BEGIN

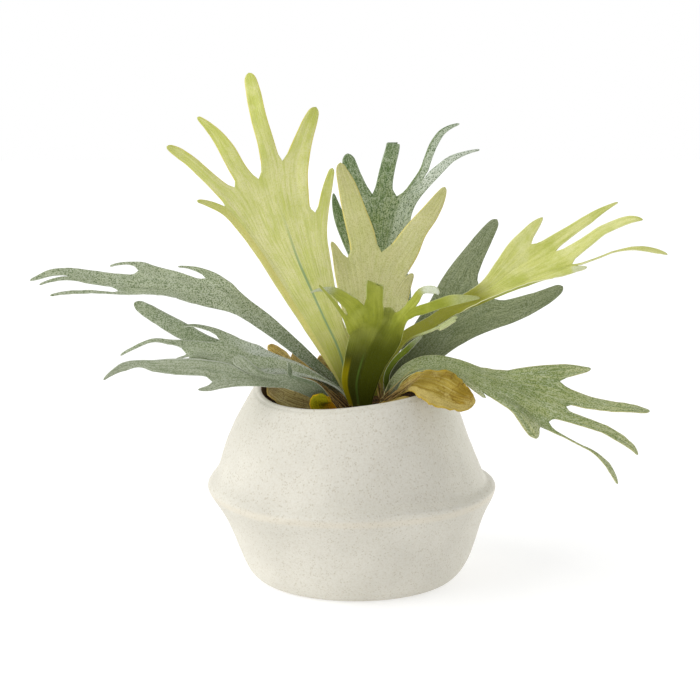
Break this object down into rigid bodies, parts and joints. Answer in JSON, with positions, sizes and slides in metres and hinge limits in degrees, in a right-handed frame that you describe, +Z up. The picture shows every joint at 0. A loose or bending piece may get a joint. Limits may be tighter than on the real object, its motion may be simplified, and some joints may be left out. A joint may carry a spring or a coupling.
{
  "type": "potted staghorn fern",
  "caption": "Staghorn fern with antler-shaped fronds and papery basal leaves in an off-white stoneware pot with a belt ridge.",
  "frame": {"origin": "centre of the pot's flat base, on the surface it stands on", "axes": "+Z up; +X to the right as seen in the reference view; +Y away from that view"},
  "size_m": [0.4601, 0.218, 0.3787],
  "materials": {
    "stoneware": "matt",
    "soil": "crumbly mix of bark and peat",
    "fibre": "fibrous",
    "frond": "fine felt",
    "dry_leaf": "papery"
  },
  "bodies": {
    "root": {"pot": "stoneware", "soil": "soil", "crown": "fibre", "frond_tall_lime": "frond", "frond_pale_centre": "frond", "frond_front_olive": "frond", "frond_back_dark": "frond", "frond_right_back": "frond", "frond_right_lime": "frond", "frond_left_high": "frond", "frond_left_dark": "frond", "frond_left_mid": "frond", "frond_left_low": "frond", "frond_right_front": "frond", "leaf_narrow": "frond", "basal_leaf_right": "dry_leaf", "basal_leaf_small": "dry_leaf", "basal_leaf_left": "dry_leaf", "basal_leaf_back": "dry_leaf", "leaf_bud": "frond"}
  },
  "joints": []
}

END

#### Work instructions:
Output all of the material, please, exactly as it stands.

#### Task output:
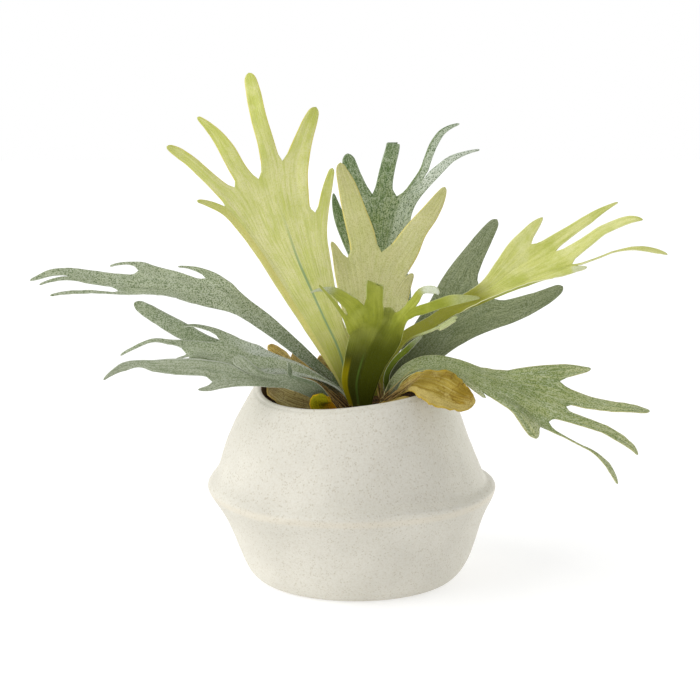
Break this object down into rigid bodies, parts and joints. Answer in JSON, with positions, sizes and slides in metres and hinge limits in degrees, in a right-handed frame that you describe, +Z up. The picture shows every joint at 0. A loose or bending piece may get a joint. Limits may be tighter than on the real object, its motion may be simplified, and some joints may be left out. A joint may carry a spring or a coupling.
{
  "type": "potted staghorn fern",
  "caption": "Staghorn fern with antler-shaped fronds and papery basal leaves in an off-white stoneware pot with a belt ridge.",
  "frame": {"origin": "centre of the pot's flat base, on the surface it stands on", "axes": "+Z up; +X to the right as seen in the reference view; +Y away from that view"},
  "size_m": [0.4601, 0.218, 0.3787],
  "materials": {
    "stoneware": "matt",
    "soil": "crumbly mix of bark and peat",
    "fibre": "fibrous",
    "frond": "fine felt",
    "dry_leaf": "papery"
  },
  "bodies": {
    "root": {"pot": "stoneware", "soil": "soil", "crown": "fibre", "frond_tall_lime": "frond", "frond_pale_centre": "frond", "frond_front_olive": "frond", "frond_back_dark": "frond", "frond_right_back": "frond", "frond_right_lime": "frond", "frond_left_high": "frond", "frond_left_dark": "frond", "frond_left_mid": "frond", "frond_left_low": "frond", "frond_right_front": "frond", "leaf_narrow": "frond", "basal_leaf_right": "dry_leaf", "basal_leaf_small": "dry_leaf", "basal_leaf_left": "dry_leaf", "basal_leaf_back": "dry_leaf", "leaf_bud": "frond"}
  },
  "joints": []
}